• COLLECTED DATA:
◆ ◆ ◆ ◆ ◆

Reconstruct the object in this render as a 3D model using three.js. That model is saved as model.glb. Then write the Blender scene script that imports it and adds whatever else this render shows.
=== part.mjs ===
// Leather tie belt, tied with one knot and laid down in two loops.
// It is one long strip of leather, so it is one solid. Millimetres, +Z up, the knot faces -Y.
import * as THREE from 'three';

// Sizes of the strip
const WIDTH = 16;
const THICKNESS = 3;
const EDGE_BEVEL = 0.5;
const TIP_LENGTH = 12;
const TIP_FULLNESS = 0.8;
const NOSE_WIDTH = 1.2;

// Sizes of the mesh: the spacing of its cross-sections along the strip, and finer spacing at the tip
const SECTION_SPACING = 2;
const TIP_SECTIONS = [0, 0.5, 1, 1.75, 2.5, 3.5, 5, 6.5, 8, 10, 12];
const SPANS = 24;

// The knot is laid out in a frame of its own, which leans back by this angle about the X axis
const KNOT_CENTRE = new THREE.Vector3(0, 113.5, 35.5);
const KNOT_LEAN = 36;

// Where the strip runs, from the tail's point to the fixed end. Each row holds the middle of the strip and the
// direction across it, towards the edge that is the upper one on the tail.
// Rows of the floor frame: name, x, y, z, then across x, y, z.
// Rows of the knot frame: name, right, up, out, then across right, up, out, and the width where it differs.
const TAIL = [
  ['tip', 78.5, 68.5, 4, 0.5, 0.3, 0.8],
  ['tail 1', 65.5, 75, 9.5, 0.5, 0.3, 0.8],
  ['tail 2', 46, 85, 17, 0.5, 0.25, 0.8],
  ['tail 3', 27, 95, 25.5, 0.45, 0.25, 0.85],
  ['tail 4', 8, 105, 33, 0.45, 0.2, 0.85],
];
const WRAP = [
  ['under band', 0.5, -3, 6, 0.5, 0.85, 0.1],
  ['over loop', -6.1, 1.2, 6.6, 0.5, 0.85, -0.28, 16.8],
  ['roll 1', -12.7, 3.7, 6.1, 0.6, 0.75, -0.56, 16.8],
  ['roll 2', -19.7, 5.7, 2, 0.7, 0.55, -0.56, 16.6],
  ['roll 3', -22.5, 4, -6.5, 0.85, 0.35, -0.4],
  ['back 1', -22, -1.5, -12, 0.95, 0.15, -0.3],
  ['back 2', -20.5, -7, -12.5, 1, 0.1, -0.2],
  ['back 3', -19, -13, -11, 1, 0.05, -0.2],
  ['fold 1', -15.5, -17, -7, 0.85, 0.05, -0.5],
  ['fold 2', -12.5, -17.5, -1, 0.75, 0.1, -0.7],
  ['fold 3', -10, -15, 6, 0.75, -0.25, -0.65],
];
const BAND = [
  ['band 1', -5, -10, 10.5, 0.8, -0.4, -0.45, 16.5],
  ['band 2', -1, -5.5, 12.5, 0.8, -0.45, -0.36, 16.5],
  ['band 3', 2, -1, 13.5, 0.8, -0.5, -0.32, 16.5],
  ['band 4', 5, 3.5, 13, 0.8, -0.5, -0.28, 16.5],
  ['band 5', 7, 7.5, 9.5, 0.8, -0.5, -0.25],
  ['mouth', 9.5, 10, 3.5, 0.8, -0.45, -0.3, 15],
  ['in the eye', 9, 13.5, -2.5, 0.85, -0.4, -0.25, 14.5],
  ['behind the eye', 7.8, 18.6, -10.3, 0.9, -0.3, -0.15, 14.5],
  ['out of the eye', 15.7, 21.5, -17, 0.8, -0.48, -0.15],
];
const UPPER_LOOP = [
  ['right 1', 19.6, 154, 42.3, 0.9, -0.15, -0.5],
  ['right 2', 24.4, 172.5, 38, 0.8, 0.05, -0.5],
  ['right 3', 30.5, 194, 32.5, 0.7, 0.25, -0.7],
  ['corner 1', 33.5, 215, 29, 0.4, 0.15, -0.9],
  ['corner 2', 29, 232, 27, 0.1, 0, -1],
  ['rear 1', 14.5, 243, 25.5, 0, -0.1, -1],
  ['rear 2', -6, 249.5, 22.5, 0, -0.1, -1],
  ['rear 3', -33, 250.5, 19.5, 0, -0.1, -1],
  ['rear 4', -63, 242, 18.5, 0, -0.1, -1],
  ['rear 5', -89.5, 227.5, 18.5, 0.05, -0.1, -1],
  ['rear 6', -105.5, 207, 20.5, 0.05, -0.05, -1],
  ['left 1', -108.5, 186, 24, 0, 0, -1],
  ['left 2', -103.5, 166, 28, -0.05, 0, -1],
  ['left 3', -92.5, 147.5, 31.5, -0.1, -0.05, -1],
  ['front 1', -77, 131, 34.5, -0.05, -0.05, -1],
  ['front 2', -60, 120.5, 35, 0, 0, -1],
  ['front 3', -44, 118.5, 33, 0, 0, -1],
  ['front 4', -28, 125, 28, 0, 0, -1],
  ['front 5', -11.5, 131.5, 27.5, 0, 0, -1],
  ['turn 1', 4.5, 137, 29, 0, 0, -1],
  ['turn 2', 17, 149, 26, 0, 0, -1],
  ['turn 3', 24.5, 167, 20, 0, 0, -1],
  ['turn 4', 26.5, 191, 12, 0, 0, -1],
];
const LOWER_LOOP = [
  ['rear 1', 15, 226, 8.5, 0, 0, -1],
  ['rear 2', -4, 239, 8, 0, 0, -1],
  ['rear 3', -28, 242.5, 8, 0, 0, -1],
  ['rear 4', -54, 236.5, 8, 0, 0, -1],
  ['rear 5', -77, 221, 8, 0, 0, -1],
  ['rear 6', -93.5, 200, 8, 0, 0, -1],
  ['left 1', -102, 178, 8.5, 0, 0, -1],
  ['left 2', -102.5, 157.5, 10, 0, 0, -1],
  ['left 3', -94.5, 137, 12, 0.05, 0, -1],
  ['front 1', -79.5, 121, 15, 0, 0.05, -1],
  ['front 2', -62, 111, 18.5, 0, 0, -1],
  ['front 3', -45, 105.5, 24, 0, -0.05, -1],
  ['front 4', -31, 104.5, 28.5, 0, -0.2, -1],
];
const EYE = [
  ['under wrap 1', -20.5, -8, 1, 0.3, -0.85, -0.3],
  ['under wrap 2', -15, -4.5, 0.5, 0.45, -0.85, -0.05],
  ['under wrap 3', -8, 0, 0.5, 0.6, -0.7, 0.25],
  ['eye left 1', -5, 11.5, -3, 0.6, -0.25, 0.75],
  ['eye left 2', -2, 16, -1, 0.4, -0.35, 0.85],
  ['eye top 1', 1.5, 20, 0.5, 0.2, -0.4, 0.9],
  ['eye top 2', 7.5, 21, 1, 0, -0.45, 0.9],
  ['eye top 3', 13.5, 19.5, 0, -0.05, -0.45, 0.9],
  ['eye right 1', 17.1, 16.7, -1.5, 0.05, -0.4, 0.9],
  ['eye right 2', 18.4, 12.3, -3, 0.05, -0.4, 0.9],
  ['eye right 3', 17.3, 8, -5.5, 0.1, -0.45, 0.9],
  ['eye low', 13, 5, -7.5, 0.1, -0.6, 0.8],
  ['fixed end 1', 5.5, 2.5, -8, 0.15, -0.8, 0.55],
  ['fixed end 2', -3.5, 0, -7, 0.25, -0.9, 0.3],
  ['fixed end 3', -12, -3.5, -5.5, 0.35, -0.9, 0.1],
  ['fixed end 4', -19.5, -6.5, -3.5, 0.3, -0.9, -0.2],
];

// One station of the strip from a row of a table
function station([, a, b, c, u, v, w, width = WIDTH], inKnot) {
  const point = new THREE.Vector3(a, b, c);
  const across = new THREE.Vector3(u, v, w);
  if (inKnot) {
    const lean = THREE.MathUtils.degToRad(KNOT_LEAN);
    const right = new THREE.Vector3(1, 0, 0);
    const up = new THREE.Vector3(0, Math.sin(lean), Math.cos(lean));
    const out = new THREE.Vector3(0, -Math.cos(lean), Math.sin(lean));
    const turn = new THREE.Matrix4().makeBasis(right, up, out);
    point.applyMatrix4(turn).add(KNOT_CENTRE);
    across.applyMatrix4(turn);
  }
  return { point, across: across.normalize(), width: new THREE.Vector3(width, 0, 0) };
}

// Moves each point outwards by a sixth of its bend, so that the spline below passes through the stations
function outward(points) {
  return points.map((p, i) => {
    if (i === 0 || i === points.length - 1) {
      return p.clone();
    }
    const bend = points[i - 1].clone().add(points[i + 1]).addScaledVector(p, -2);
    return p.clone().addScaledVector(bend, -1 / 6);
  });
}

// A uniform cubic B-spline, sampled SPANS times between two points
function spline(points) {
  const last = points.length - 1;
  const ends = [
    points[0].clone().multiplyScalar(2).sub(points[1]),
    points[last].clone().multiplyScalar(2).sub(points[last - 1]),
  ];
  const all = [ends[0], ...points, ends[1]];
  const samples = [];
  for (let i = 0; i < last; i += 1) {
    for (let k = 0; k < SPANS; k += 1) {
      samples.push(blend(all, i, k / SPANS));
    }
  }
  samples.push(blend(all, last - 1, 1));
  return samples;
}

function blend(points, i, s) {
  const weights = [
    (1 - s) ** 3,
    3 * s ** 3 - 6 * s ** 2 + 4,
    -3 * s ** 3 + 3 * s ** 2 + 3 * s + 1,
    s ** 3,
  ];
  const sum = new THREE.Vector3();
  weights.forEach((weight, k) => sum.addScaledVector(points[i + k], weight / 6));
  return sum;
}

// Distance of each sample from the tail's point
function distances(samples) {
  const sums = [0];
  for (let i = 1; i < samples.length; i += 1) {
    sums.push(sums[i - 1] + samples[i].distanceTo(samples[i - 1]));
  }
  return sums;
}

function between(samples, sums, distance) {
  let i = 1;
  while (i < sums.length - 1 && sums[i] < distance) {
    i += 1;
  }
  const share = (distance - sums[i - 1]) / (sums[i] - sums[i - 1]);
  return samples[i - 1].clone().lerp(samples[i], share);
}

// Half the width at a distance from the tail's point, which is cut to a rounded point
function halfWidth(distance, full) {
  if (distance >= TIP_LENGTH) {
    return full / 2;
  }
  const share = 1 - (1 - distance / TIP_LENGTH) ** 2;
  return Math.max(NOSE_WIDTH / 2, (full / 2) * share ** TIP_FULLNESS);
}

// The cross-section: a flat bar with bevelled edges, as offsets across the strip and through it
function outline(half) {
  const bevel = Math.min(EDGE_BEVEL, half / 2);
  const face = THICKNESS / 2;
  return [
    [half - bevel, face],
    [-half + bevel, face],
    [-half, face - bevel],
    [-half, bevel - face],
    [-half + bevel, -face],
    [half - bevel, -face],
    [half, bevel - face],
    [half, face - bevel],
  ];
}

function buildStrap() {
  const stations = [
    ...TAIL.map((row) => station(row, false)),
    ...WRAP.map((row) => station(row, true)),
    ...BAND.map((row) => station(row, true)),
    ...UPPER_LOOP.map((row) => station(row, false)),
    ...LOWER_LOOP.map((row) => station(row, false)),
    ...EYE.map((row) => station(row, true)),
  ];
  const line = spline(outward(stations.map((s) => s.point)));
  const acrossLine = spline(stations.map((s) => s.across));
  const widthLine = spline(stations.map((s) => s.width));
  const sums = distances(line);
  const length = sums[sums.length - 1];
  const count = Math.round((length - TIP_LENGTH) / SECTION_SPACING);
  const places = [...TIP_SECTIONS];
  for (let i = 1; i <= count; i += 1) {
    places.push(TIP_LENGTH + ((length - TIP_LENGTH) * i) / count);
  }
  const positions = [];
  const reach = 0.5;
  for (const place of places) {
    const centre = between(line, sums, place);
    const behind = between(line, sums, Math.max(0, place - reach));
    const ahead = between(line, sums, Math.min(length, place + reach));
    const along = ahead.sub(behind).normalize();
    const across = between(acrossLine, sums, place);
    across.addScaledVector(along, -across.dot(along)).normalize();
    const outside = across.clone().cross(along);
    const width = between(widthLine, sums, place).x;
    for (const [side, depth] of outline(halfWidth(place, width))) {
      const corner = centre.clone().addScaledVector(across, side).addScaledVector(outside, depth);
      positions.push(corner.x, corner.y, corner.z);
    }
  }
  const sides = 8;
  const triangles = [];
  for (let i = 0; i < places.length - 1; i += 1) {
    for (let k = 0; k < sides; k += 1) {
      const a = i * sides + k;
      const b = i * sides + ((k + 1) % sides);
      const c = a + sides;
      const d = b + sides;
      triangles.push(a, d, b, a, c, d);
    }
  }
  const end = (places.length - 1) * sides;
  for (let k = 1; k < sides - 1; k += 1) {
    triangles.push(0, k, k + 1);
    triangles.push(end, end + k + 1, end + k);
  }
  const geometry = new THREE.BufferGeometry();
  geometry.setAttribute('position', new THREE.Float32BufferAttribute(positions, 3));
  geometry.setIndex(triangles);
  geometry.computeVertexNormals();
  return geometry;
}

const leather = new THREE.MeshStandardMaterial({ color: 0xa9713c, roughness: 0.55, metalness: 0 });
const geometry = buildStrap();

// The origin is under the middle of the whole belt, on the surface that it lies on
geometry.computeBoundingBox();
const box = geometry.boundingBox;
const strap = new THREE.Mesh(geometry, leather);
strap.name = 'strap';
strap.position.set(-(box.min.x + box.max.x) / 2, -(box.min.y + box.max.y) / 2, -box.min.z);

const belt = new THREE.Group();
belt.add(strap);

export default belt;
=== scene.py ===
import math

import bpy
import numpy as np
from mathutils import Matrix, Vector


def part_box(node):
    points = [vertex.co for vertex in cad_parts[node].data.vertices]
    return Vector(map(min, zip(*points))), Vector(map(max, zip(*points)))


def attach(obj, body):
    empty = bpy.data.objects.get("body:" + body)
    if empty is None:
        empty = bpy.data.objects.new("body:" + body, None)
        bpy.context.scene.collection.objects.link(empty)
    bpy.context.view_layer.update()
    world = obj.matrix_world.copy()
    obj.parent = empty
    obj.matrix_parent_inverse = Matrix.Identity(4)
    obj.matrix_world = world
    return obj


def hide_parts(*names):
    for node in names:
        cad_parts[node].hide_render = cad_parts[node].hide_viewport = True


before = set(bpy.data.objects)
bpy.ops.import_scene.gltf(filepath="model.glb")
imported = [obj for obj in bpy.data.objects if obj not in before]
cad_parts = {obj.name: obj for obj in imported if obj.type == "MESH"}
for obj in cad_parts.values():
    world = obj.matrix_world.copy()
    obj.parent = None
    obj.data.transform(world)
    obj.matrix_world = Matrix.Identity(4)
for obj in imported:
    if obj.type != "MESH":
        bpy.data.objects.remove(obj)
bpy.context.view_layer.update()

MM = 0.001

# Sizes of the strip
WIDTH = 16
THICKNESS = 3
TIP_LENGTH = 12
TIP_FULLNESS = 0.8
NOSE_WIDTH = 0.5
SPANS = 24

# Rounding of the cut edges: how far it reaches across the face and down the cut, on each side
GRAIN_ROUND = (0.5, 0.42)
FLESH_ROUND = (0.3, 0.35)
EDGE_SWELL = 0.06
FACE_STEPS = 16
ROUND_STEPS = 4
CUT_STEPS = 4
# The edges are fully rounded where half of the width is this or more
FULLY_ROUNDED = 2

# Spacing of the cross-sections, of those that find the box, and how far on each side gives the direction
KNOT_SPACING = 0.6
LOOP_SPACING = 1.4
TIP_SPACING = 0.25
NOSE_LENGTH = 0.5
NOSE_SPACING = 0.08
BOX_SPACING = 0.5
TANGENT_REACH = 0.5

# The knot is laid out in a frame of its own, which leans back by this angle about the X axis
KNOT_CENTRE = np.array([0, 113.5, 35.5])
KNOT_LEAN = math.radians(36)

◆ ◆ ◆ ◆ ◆

• WHAT YOU NEED TO DO: Write the lines again exactly, beginning at the line that has "that it lies on" and stopping after the line that has "bpy.data.objects.remove(obj)"; include no other lines.

• SOLUTION TO THIS EXERCISE:
// The origin is under the middle of the whole belt, on the surface that it lies on
geometry.computeBoundingBox();
const box = geometry.boundingBox;
const strap = new THREE.Mesh(geometry, leather);
strap.name = 'strap';
strap.position.set(-(box.min.x + box.max.x) / 2, -(box.min.y + box.max.y) / 2, -box.min.z);

const belt = new THREE.Group();
belt.add(strap);

export default belt;
=== scene.py ===
import math

import bpy
import numpy as np
from mathutils import Matrix, Vector


def part_box(node):
    points = [vertex.co for vertex in cad_parts[node].data.vertices]
    return Vector(map(min, zip(*points))), Vector(map(max, zip(*points)))


def attach(obj, body):
    empty = bpy.data.objects.get("body:" + body)
    if empty is None:
        empty = bpy.data.objects.new("body:" + body, None)
        bpy.context.scene.collection.objects.link(empty)
    bpy.context.view_layer.update()
    world = obj.matrix_world.copy()
    obj.parent = empty
    obj.matrix_parent_inverse = Matrix.Identity(4)
    obj.matrix_world = world
    return obj


def hide_parts(*names):
    for node in names:
        cad_parts[node].hide_render = cad_parts[node].hide_viewport = True


before = set(bpy.data.objects)
bpy.ops.import_scene.gltf(filepath="model.glb")
imported = [obj for obj in bpy.data.objects if obj not in before]
cad_parts = {obj.name: obj for obj in imported if obj.type == "MESH"}
for obj in cad_parts.values():
    world = obj.matrix_world.copy()
    obj.parent = None
    obj.data.transform(world)
    obj.matrix_world = Matrix.Identity(4)
for obj in imported:
    if obj.type != "MESH":
        bpy.data.objects.remove(obj)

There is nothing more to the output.